Contrast this with a strategy developed based upon broad input, but is well defined because of the debate that occurred in its creation. These discussions should include not only what the firm will do in the future, but also what it will not do. This may mean eliminating a current business unit, perhaps one run by a major shareholder. A big part of strategic planning is learning to say no. These are sometimes difficult discussions to have; however, a focused plan evolves when these decisions are made during the planning process.

Failing to establish accountability

Typically, the final element of the strategic plan is a list of action items to achieve the vision. Too often, this list is vague or contains too many items to be accomplished reasonably. The list needs to be prioritized if the plan is to succeed. Once the short list is developed, establish responsibilities for each action item. Others can participate on action teams, but one person needs to be held accountable for the completion of each action item. A common downfall of this process is that everyone wishes to be involved but no leader is identified. Six months later, the tasks remain untouched because no one took responsibility for moving them forward.

And as time goes on, it is important for the CEO to keep track of the implementation of action items.
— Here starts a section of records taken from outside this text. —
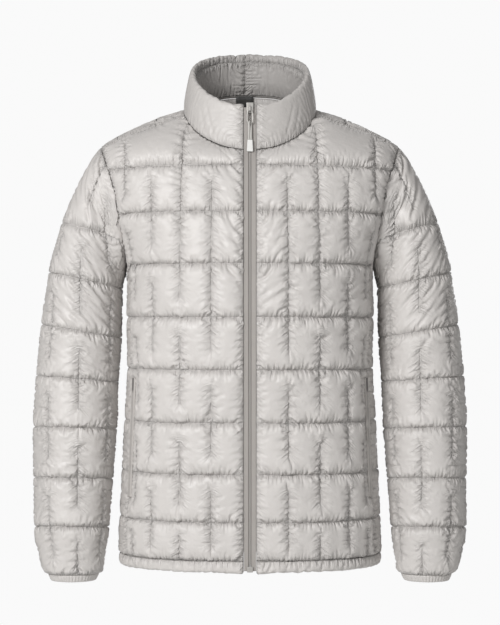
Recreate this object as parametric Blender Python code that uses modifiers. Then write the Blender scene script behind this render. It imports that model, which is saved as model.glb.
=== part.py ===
"""A quilted puffer jacket, zipped up and filled out as if worn, with nobody in it.

Every panel is a wall: a plain inner face, and an outer face that rises into quilted puffs between
its stitch lines. The panels meet along shared seam lines and stay SEAM_GAP apart there.
Frame: metres, +Z up, front towards -Y, wearer's left towards +X, origin where the wearer's
shoulders carry the jacket. Tables and sizes below are in millimetres.
"""

import bmesh
import bpy
import numpy as np
from mathutils.kdtree import KDTree

MM = 0.001

# ---- driving sizes -------------------------------------------------------------------------
SEAM_GAP = 0.4  # between two panels along a seam
SAME_POINT = 0.2  # edge points closer than this are one seam point
FOLD_AGREE = 0.5  # cosine between two panels' normals from which they share one at their seam
SHEET = 2.0  # thickness of both cloth layers where they are stitched flat
PUFF = 7.0  # how far a full puff rises over its stitch lines
SLEEVE_PUFF = 4.5
EDGE_RISE = 17.0  # distance over which a puff rises from a seam
COLUMN_PITCH = 45.0  # between two upright stitch lines
EDGE_COLUMN = 12.0  # the last of them stays this far from the panel's edge
ARM_SHARE = 0.62  # part of a row that an upright stitch reaches from its crossing
ARM_FADE = 0.2  # part of a row over which the crease of a stitch's end runs out
ZIP_HALF = 8.6  # from the centre line to the edge of a front panel
HEM_BOTTOM = -651.5
HEM_SEAM = -636.0
SIDE_TOP = -186.8  # where the side panel's seams run into the armhole
FRONT_ROUND = 2.3  # superellipse exponents of a body section, in front and behind
BACK_ROUND = 2.8

# Height of each level stitch line, from the hem seam up.
STITCH_LEVELS = [HEM_SEAM, -583.0, -517.0, -445.0, -371.0, -297.5, -223.2, -150.0, -84.0]
YOKE_LEVEL = STITCH_LEVELS[-1]
SIDE_LEVEL = STITCH_LEVELS[5]

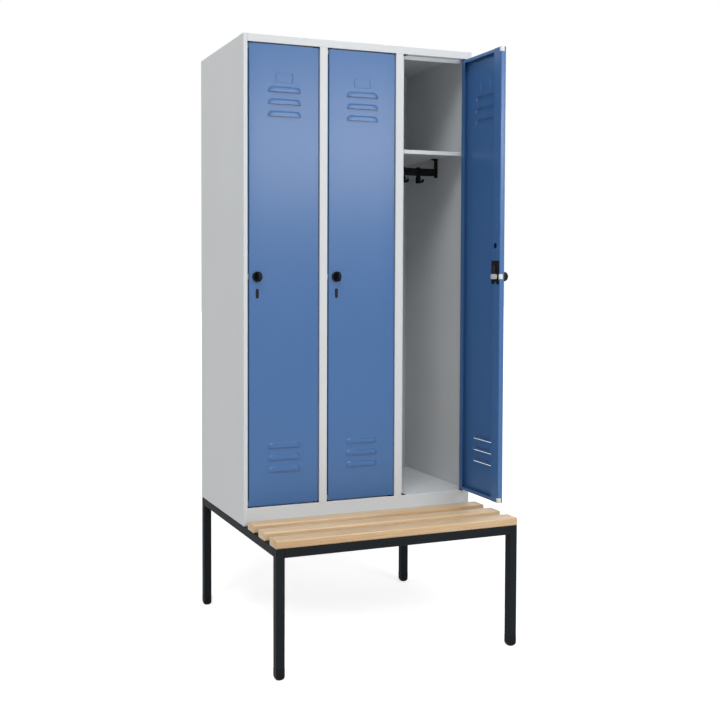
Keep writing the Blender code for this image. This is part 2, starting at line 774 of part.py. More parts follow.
def door_pattern():
    """Door pan: skin, folded edges, a closed channel on the lock side, louvres and holes."""
    middle = SHEET / 2
    free, hinged = FREE_EDGE, HINGE_EDGE_INSET
    inner = INNER_FACE - middle
    path = [
        (free + DOOR_LOCK_CHANNEL, inner),
        (free + middle, inner),
        (free + middle, OUTER_FACE + middle),
        (hinged - middle, OUTER_FACE + middle),
        (hinged - middle, inner),
        (hinged - DOOR_HINGE_RETURN, inner),
    ]
    door = prism("door", folded_sheet(path), "Z", 0.0, DOOR_HEIGHT)
    web = free + DOOR_LOCK_CHANNEL - SHEET
    joined = [box("web", (web - SHEET, OUTER_FACE + middle, middle), (web, inner, DOOR_HEIGHT - middle))]
    step = WELD_STEP
    edge = rectangle(free + step, OUTER_FACE + step, hinged - step, INNER_FACE - step)
    edge = rounded(edge, BEND_RADIUS + middle - step)
    front, back = INNER_FACE - SHEET + step, INNER_FACE - step
    start, end = web - middle, hinged - DOOR_HINGE_RETURN + SHEET
    for lower in (True, False):
        low = step if lower else DOOR_HEIGHT - step - SHEET
        joined.append(prism("end", edge, "Z", low, low + SHEET))
        low = middle if lower else DOOR_HEIGHT - DOOR_END_RETURN
        high = DOOR_END_RETURN if lower else DOOR_HEIGHT - middle
        joined.append(box("return", (start, front, low), (end, back, high)))
    hoods, hollows = door_louvres()
    combine(door, joined + hoods + [card_frame()], "UNION")
    pin = circle(0, 0, PIVOT_HOLE_RADIUS, PIN_STEPS)
    holes = [prism("pin", pin, "Z", -SHEET, DOOR_HEIGHT + SHEET)]
    spindle = circle(LATCH_X, LATCH_HEIGHT, SPINDLE_RADIUS + SPINDLE_CLEARANCE, PIN_STEPS)
    holes.append(prism("spindle", spindle, "Y", OUTER_FACE - SHEET, INNER_FACE + SHEET))
    spare = circle(LATCH_X, LATCH_HEIGHT + SPARE_HOLE_RISE, SPARE_HOLE_RADIUS, PIN_STEPS)
    holes.append(prism("spare", spare, "Y", front - SHEET, INNER_FACE + SHEET))
    slot = slot_outline(SLOT_RIM - SEAT_GAP)
    holes.append(prism("slot", slot, "Y", OUTER_FACE - SHEET, OUTER_FACE + 2 * SHEET))
    combine(door, hollows + holes, "DIFFERENCE")
    smooth(door)
    return door


def slot_outline(inset):
    """Upright slot with round ends under the latch."""
    half = SLOT_WIDTH / 2 - inset
    middle = LATCH_HEIGHT - SLOT_DROP
    reach = SLOT_LENGTH / 2 - inset
    corners = rectangle(LATCH_X - half, middle - reach, LATCH_X + half, middle + reach)
    return rounded(corners, half - WELD_STEP)


def insert_pattern():
    """Blanking insert: a thin rim outside the skin and a plug through it."""
    face = OUTER_FACE - SEAT_GAP
    item = prism("insert", slot_outline(0.0), "Y", face - SLOT_FACE, face)
    plug = prism("plug", slot_outline(SLOT_RIM), "Y", face - SLOT_FACE / 2, face + SLOT_PLUG)
    combine(item, [plug], "UNION")
    smooth(item)
    return item


def lock_plate_pattern():
    """Back plate of the latch, with an arched notch in its lower edge."""
    left = FREE_EDGE + LOCK_PLATE_EDGE_MARGIN
    right = left + LOCK_PLATE_WIDTH
    low = LATCH_HEIGHT - LOCK_PLATE_DROP
    start = INNER_FACE + SEAT_GAP
    outline = rectangle(left, low, right, LATCH_HEIGHT + LOCK_PLATE_RISE)
    outline = rounded(outline, LOCK_PLATE_CORNER)
    item = prism("lock_plate", outline, "Y", start, start + LOCK_PLATE_THICKNESS)
    notch = circle((left + right) / 2, low, LOCK_PLATE_NOTCH_RADIUS, PIN_STEPS)
    hole = circle(LATCH_X, LATCH_HEIGHT, SPINDLE_RADIUS + SPINDLE_CLEARANCE, PIN_STEPS)
    cutters = [
        prism("cutter", shape, "Y", start - SHEET, start + LOCK_PLATE_THICKNESS + SHEET)
        for shape in (notch, hole)
    ]
    combine(item, cutters, "DIFFERENCE")
    smooth(item)
    return item


def knob_pattern():
    """Knob in latch coordinates: round disc, upright fin with a half-round edge, spindle behind."""
    face = -SEAT_GAP
    rim = face - KNOB_DISC
    profile = [(KNOB_RADIUS, face), (KNOB_RADIUS, rim + KNOB_EDGE)]
    for step in range(1, BEND_STEPS + 1):
        angle = math.pi / 2 * step / BEND_STEPS
        reach = KNOB_RADIUS - KNOB_EDGE * (1 - math.cos(angle))
        profile.append((reach, rim + KNOB_EDGE * (1 - math.sin(angle))))
    rings = []
    for radius, along in profile:
        rings.append([(x, along, z) for x, z in circle(0, 0, radius, KNOB_STEPS)])
    item = loft("knob", rings)
    shoulder = face - KNOB_PROJECTION + GRIP_LENGTH / 2
    half = GRIP_THICKNESS / 2
    flank = half - GRIP_EDGE
    rings = []
    for x, inset in ((-half, GRIP_EDGE), (-flank, 0), (flank, 0), (half, GRIP_EDGE)):
        reach = GRIP_LENGTH / 2 - inset
        ring = [(x, rim + KNOB_EDGE, reach)]
        for step in range(GRIP_STEPS + 1):
            angle = math.pi * step / GRIP_STEPS
            ring.append((x, shoulder - reach * math.sin(angle), reach * math.cos(angle)))
        ring.append((x, rim + KNOB_EDGE, -reach))
        rings.append(ring)
    grip = loft("grip", rings)
    end = TONGUE_FRONT - SEAT_GAP
    shank = circle(0, 0, SPINDLE_RADIUS, PIN_STEPS)
    spindle = prism("spindle", shank, "Y", face - KNOB_EDGE, end)
    combine(item, [grip, spindle], "UNION")
    smooth(item)
    return item


def cam_pattern():
    """Latch cam in latch coordinates: a tongue that stands up at rest, and a flat oblong hub."""
    half = TONGUE_WIDTH / 2
    outline = rounded(rectangle(-half, -TONGUE_TAIL, half, TONGUE_REACH), TONGUE_CORNER)
    hub_start = TONGUE_FRONT + TONGUE_THICKNESS
    item = prism("cam", outline, "Y", TONGUE_FRONT, hub_start)
    length, width = HUB_LENGTH / 2, HUB_WIDTH / 2
    outline = rectangle(-HUB_OFFSET - length, -width, length - HUB_OFFSET, width)
    outline = rounded(outline, HUB_CORNER)
    hub = prism("hub", outline, "Y", hub_start - TONGUE_THICKNESS / 2, hub_start + HUB_THICKNESS)
    combine(item, [hub], "UNION")
    smooth(item)
    return item


def build_doors():
    """Doors with their latches; the last one stands open."""
    patterns = {
        "door": (door_pattern(), DOOR_PAINT),
        "lock_plate": (lock_plate_pattern(), BLACK_PLASTIC),
        "slot_insert": (insert_pattern(), BLACK_PLASTIC),
    }
    latch_patterns = {
        "knob": (knob_pattern(), BLACK_PLASTIC),
        "cam": (cam_pattern(), BRIGHT_STEEL),
    }
    for bay in range(BAY_COUNT):
        angle = OPEN_DOOR_ANGLE if bay == BAY_COUNT - 1 else 0.0
        hinge = axis_empty(f"hinge_axis_{bay + 1}", (hinge_x(bay), HINGE_Y, DOOR_BOTTOM), angle)
        latch = axis_empty(
            f"latch_axis_{bay + 1}", (LATCH_X, OUTER_FACE, LATCH_HEIGHT), parent=hinge
        )
        for group, parent in ((patterns, hinge), (latch_patterns, latch)):
            for name, (pattern, finish) in group.items():
                item = copy_of(pattern, f"{name}_{bay + 1}")
                item.parent = parent
                paint(item, finish)
    for pattern, _ in (*patterns.values(), *latch_patterns.values()):
        bpy.data.objects.remove(pattern)


for old in list(bpy.data.objects):
    bpy.data.objects.remove(old, do_unlink=True)
build_stand()
build_feet()
build_bench()
build_sides()
build_dividers()
build_roof()
build_floor()
build_back()
build_shelves()
build_rails()
build_hooks()
build_pivots()
build_doors()
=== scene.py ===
import math

import bmesh
import bpy
from mathutils import Matrix, Vector


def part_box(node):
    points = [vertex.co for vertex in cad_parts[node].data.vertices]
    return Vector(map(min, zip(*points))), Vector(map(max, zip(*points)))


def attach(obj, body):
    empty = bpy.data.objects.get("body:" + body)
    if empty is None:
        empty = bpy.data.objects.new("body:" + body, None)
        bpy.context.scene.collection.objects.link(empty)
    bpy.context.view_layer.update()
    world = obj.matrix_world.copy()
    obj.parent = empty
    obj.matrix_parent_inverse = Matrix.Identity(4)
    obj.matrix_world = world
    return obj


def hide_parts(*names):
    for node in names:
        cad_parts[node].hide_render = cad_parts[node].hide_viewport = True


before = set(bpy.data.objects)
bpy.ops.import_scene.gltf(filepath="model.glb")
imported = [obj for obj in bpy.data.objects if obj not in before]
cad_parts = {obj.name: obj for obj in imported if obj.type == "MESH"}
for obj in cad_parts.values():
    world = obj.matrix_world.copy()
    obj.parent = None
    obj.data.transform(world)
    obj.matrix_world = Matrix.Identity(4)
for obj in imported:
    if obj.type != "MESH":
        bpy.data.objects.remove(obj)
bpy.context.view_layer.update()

scene = bpy.context.scene

# Viewpoint: a camera at chest height, in front of the locker and a little to its left. It looks
# almost level, and the lens shift puts the object in the middle.
viewpoint = bpy.data.cameras.new("viewpoint")
viewpoint.sensor_width = 36.0
viewpoint.lens = 50.086
viewpoint.shift_x = 0.1392
viewpoint.shift_y = -0.07
camera = bpy.data.objects.new("viewpoint", viewpoint)
camera.location = (-1.585, -3.3499, 1.302)
camera.rotation_euler = (math.radians(90 - 2.048), 0.0, math.radians(-20.135))
scene.collection.objects.link(camera)
scene.camera = camera

# Studio: a white floor that runs into a white surround, a long soft lamp in front on the right,
# one high up on the left, and weaker ones beside and above. The floor keeps a soft shadow.
scene.view_settings.view_transform = "Standard"


def add(tree, kind, inputs=None, **settings):
    """Node with its settings made, and each of its inputs linked or given a value."""
    node = tree.nodes.new(kind)
    for name, value in settings.items():
        setattr(node, name, value)
    for key, value in (inputs or {}).items():
        if isinstance(value, bpy.types.NodeSocket):
            tree.links.new(value, node.inputs[key])
        else:
            node.inputs[key].default_value = value
    return node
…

Their progress should be a frequent agenda item for board meetings or management committee meetings. There should be an expectation on the part of the management team that implementing the action items is not optional. When this accountability breaks down, the likelihood for successful implementation of the plan diminishes.

Lacking follow through

When the strategic planning retreat is completed and everyone goes back to the office, the worse-case scenario is that the plan never is documented. The flipcharts that were so colorfully filled during the retreat sit rolled up in the CEO's office because everyone has “real work to do.” Even if the plan is documented, it doesn't mean anything if it is not shared. Make every effort to share the plan with every employee as soon as possible. This step significantly increases the accountability in the planning process. I once worked with a group that was hesitant of this disclosure to the staff. Their concern was that if the staff knew, they would expect action. Imagine that!

Conclusion

Strategic planning takes a great deal of time, money, and emotional energy to implement. Depending upon the number of people involved and the role of outside consultants, most firms spend between $30,000 and $75,000 on the creation of a full-blown strategic plan. And just as costly is the emotional energy committed to it. Therefore, it makes sense to maximize the benefits that can be realized. The list presented here includes potential pitfalls to watch out for as you consider your first (or next) strategy. Challenge yourself: What can you do to prevent these impediments from retarding your strategic plan?